The world I grew up in isn’t the one my children are growing up in so solutions that I tried to use weren’t going to work but I couldn’t have known that and I doubt others could.
Blame my waking up to this particular nugget to the joy of hindsight and to the gaslighting of bad leader and his cult.
It has forced me to take a very hard look not just at the grifter but his supporters and enablers.
It has also made me look at the world in general and wonder if the sickness comes every several generations because we are not the only country to face it.
Some talk about leaving and sometimes I think about it and wonder if it is the best way to secure a safer future or if this is a case of running 10,000 miles while still staying where you are.
Some resources are more easily found here than elsewhere because of people and familiarity with how things work.
Resources…I talk about it often in professional settings.
The context is generally set as finding the people who can make critical things happen.
It is a group of not just those who understand how the to use the processes to make things happen but those who have the juice to grease the levers so things run smoothly.
In this context greasing the levers isn’t supposed to mean a bribe but it can refer to multiple levels of management and those who can reset priorities so that action items are not left timelines based on the whims of those whose priorities might not sync.

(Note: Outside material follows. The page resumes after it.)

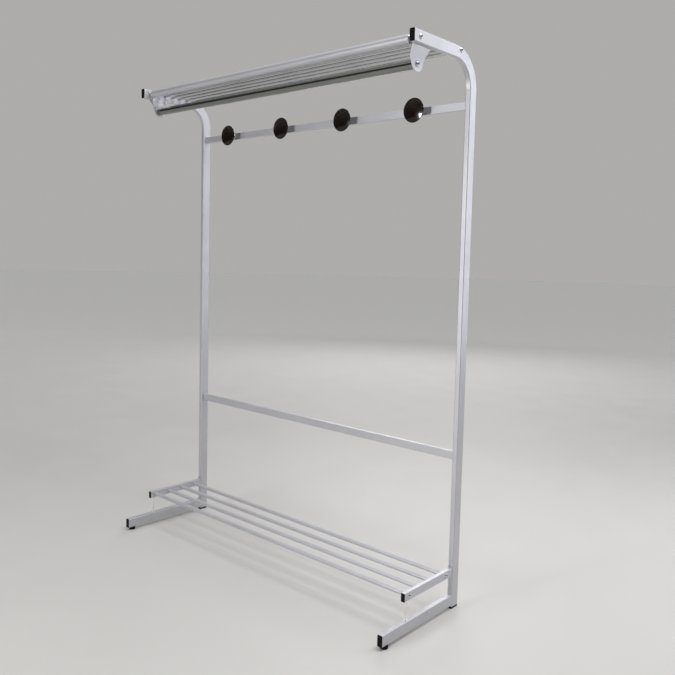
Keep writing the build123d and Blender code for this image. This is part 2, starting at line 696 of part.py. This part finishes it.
def support_rod(side):
    """Thin rod between the foot tube and the shoe rail, with a collar against each."""
    x = side * x_frame_axis
    return (bar_along_z(support_rod_diameter, x, y_support_rod,
                        z_foot_top - support_rod_end, z_shoe_bottom + support_rod_end)
            + bar_along_z(support_rod_collar_diameter, x, y_support_rod,
                          z_foot_top, z_foot_top + support_rod_collar_height)
            + bar_along_z(support_rod_collar_diameter, x, y_support_rod,
                          z_shoe_bottom - support_rod_collar_height, z_shoe_bottom))


# ---- the whole rack ----
def build_nodes():
    """Every node's name and its solids."""
    nodes = {}
    for name, side in sides.items():
        nodes["side_frame_" + name] = [side_frame(side)]
        nodes["foot_tube_" + name] = [foot_tube(side)]
        nodes["arm_cap_" + name] = [arm_cap(side)]
        nodes["foot_cap_" + name] = [foot_cap(side)]
        nodes["upright_cap_" + name] = [upright_cap(side)]
        nodes["rail_plate_" + name] = [rail_plate(side)]
        nodes["shoe_rail_" + name] = [shoe_rail(side)]
        nodes["shoe_rail_cap_" + name] = [shoe_rail_cap(side)]
        nodes["support_rod_" + name] = [support_rod(side)]
        nodes["glide_pad_" + name] = [glide_pad(side)]
        nodes["glide_stud_" + name] = [glide_stud(side)]
    nodes["foot_nuts"] = [foot_nut(side) for side in sides.values()]
    nodes["shelf_front_tube"] = [shelf_front_tube()]
    nodes["shelf_tube_spacers"] = [shelf_tube_spacer(side) for side in sides.values()]
    for index, y in enumerate(shelf_places(), 1):
        nodes[f"shelf_tube_{index}"] = [shelf_tube(y)]
    nodes["shelf_bolts"] = shelf_bolts()
    nodes["large_tube_plugs"] = large_tube_plugs()
    nodes["small_tube_plugs"] = small_tube_plugs()
    nodes["hanging_rail"] = [hanging_rail()]
    nodes["hanging_rail_screws"] = hanging_rail_screws()
    nodes["hook_bar"] = [hook_bar()]
    nodes["crossbar"] = [crossbar()]
    nodes["bar_spigots"] = [bar_spigot(side, z) for side, z in bar_ends()]
    nodes["spigot_screws"] = [spigot_screw(side, z) for side, z in bar_ends()]
    nodes["bar_grub_screws"] = [bar_grub_screw(side, z) for side, z in bar_ends()]
    for index, x in enumerate(knob_places(), 1):
        nodes[f"knob_{index}"] = [knob(x)]
        nodes[f"knob_stem_{index}"] = [knob_stem(x)]
    nodes["knob_screws"] = knob_screws()
    for index, y in enumerate(shoe_places(), 1):
        nodes[f"shoe_tube_{index}"] = [shoe_tube(y)]
    nodes["shoe_tube_screws"] = shoe_tube_screws()
    nodes["shoe_rail_brackets"] = [shoe_rail_bracket(side) for side in sides.values()]
    nodes["bracket_screws"] = [bracket_screw(side) for side in sides.values()]
    return nodes


os.makedirs("parts", exist_ok=True)
for node, shapes in build_nodes().items():
    solids = [solid for shape in shapes for solid in shape.solids()]
    export_step(solids[0] if len(solids) == 1 else Compound(children=solids), f"parts/{node}.step")
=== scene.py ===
import json
import math

import bmesh
import bpy
from mathutils import Matrix, Vector


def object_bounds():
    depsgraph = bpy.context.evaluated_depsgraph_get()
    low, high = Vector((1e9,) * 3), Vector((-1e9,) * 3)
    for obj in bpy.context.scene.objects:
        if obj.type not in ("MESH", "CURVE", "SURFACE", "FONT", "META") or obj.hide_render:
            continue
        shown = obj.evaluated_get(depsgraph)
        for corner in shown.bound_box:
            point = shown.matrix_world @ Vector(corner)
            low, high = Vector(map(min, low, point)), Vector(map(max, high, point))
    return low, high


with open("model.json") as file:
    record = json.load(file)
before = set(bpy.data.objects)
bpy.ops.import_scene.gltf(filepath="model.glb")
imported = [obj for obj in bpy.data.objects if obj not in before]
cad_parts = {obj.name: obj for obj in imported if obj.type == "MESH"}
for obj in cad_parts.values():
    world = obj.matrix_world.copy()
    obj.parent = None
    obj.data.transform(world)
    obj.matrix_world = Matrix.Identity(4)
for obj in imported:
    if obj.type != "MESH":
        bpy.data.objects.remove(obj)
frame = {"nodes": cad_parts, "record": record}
cad_box = [list(corner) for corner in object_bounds()]

# ---- camera: where it stands in the row frame (metres), and how it is turned (degrees) ----
CAMERA_PLACE = (2.16303, -2.06221, 1.29054)
CAMERA_AZIMUTH = 41.772
CAMERA_ELEVATION = -4.477
CAMERA_ROLL = 1.361
IMAGE_SIDE = 675.0            # pixels
FOCAL_LENGTH = 739.0          # pixels
CAMERA_SHIFT = -26.39         # pixels, optical axis above the middle of the image
SENSOR_WIDTH = 36.0

# ---- studio ----
FLOOR_RADIUS = 40.0            # metres
FLOOR_SIDES = 96
FLOOR_FADE = (2.5, 9.0)        # metres from the middle over which the floor is painted paler, painted light making up for the light that falls off towards the backdrop
FLOOR_COLOUR = (0.60, 0.59, 0.57)
FAR_FLOOR_PAINTED_LIGHT_COLOUR = (0.86, 0.85, 0.83)
BACKDROP_COLOUR = (0.42, 0.415, 0.405)
ROOM_RISE = (0.04, 0.9)        # heights of view over which the room turns from dark to pale
ROOM_LOW = (0.012, 0.012, 0.012)    # what surfaces see of the room, near the horizon
ROOM_HIGH = (0.30, 0.303, 0.31)      # and overhead


# ---- node helpers ----
class Finish:
    """A material, its node tree and its Principled shader."""

    def __init__(self, name, **values):
        self.material = bpy.data.materials.new(name)
        self.material.use_nodes = True
        self.tree = self.material.node_tree
        self.shader = self.tree.nodes["Principled BSDF"]
        for socket, value in values.items():
            self.shader.inputs[socket.replace("_", " ")].default_value = value
        self.place = self.tree.nodes.new("ShaderNodeTexCoord").outputs["Object"]

    def node(self, kind, **inputs):
        made = self.tree.nodes.new("ShaderNode" + kind)
        for socket, value in inputs.items():
            self.feed(made.inputs[socket.replace("_", " ")], value)
        return made

    def feed(self, socket, value):
        """Links value to a socket if it is an output, and otherwise sets it."""
        if isinstance(value, bpy.types.NodeSocket):
            self.tree.links.new(value, socket)
        else:
            socket.default_value = value

    def noise(self, size, stretch=(1, 1, 1), detail=3.0, roughness=0.55):
        """Noise from 0 to 1 whose features are about size metres across, times stretch along each axis."""
        scale = tuple(1 / part for part in stretch)
        moved = self.node("Mapping", Vector=self.place, Scale=scale).outputs["Vector"]
        return self.node("TexNoise", Vector=moved, Scale=1 / size, Detail=detail,
                         Roughness=roughness).outputs["Fac"]

    def spread(self, value, low, high, to_low=0.0, to_high=1.0):
        """Value's range low..high stretched over to_low..to_high, and held there beyond it."""
        node = self.tree.nodes.new("ShaderNodeMapRange")
        for index, given in enumerate((value, low, high, to_low, to_high)):
            self.feed(node.inputs[index], given)
        return node.outputs[0]

    def math(self, operation, *values):
        node = self.tree.nodes.new("ShaderNodeMath")
        node.operation = operation
        for index, value in enumerate(values):
            self.feed(node.inputs[index], value)
        return node.outputs[0]

    def mix_colour(self, share, first, second):
        node = self.tree.nodes.new("ShaderNodeMix")
        node.data_type = "RGBA"
        self.feed(node.inputs[0], share)
        for socket, colour in ((node.inputs[6], first), (node.inputs[7], second)):
            self.feed(socket, colour if isinstance(colour, bpy.types.NodeSocket) else (*colour, 1))
        return node.outputs[2]

    def edges(self, width):
        """1 on convex and concave edges, 0 away from them."""
        rounded = self.node("Bevel", Radius=width).outputs["Normal"]
        flat = self.tree.nodes.new("ShaderNodeNewGeometry").outputs["Normal"]
        both = self.tree.nodes.new("ShaderNodeVectorMath")
        both.operation = "DOT_PRODUCT"
        self.feed(both.inputs[0], rounded)
        self.feed(both.inputs[1], flat)
        return self.spread(both.outputs["Value"], 0.97, 0.72)

    def height(self):
        """The point's height over the floor."""
        split = self.node("SeparateXYZ", Vector=self.place)
        return split.outputs["Z"]

    def distance(self):
        """The point's distance from the origin."""
        length = self.tree.nodes.new("ShaderNodeVectorMath")
        length.operation = "LENGTH"
        self.feed(length.inputs[0], self.place)
        return length.outputs["Value"]

    def colour(self, value):
        self.feed(self.shader.inputs["Base Color"], value)

    def roughness(self, value):
        self.feed(self.shader.inputs["Roughness"], value)

    def bump(self, *layers):
        """Bump from (height, depth in metres) pairs, one on top of the other."""
        normal = None
        for height, depth in layers:
            node = self.node("Bump", Height=height, Distance=depth, Strength=1.0)
            if normal is not None:
                self.feed(node.inputs["Normal"], normal)
            normal = node.outputs["Normal"]
        self.feed(self.shader.inputs["Normal"], normal)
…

Trust your feelings is what I whisper as I type out new blog posts and I respond to people on Facebook.
Some say I ought to stop disagreeing and fighting because no one will change their mind and they have a point worth considering.
But they forget Elie Wiesel’s wisdom the silence benefits the oppressors and that some remain quiet because they are afraid to stand on their own or unaware of the consequences of silence.
And the words remind me of who we are, what we are about and what we lose if we do nothing.
It is easy to be exhausted by those with the bigger microphone and the claim to be the sole source of knowledge.
But speaking out provides comfort and community and it helps to draw lines in the sand that hopefully can be held.
In a time in which many repeat talking points without verifying their truth and validity it is critical to ask for it.
One of my dad’s first cousins died yesterday and with her went the opportunity to ask questions I would have asked dad.
Questions I suspect he would have answered by saying we need to speak with his older cousins.
I didn’t understand when I was younger that my dad and uncle were among the babies of the cousins on both sides, not always the youngest but close enough.
In some cases so much younger than older cousins they had few memories of generations long gone.
The genealogy kick I have been on has had me thinking about many things and that is probably why some of the questions I would ask dad are on my mind.
Probably wouldn’t find anything earth shattering, but there are are holes in the tapestry of my life that I wouldn’t mind filling.
Stories I first heard forty some years ago, some repeated since and others not.
Again, probably nothing too exciting but excitement and interest lie in the eyes and ears of the beholder/listener.
Trust your feelings and look for those who accept your flaws and your darkness as well as your light.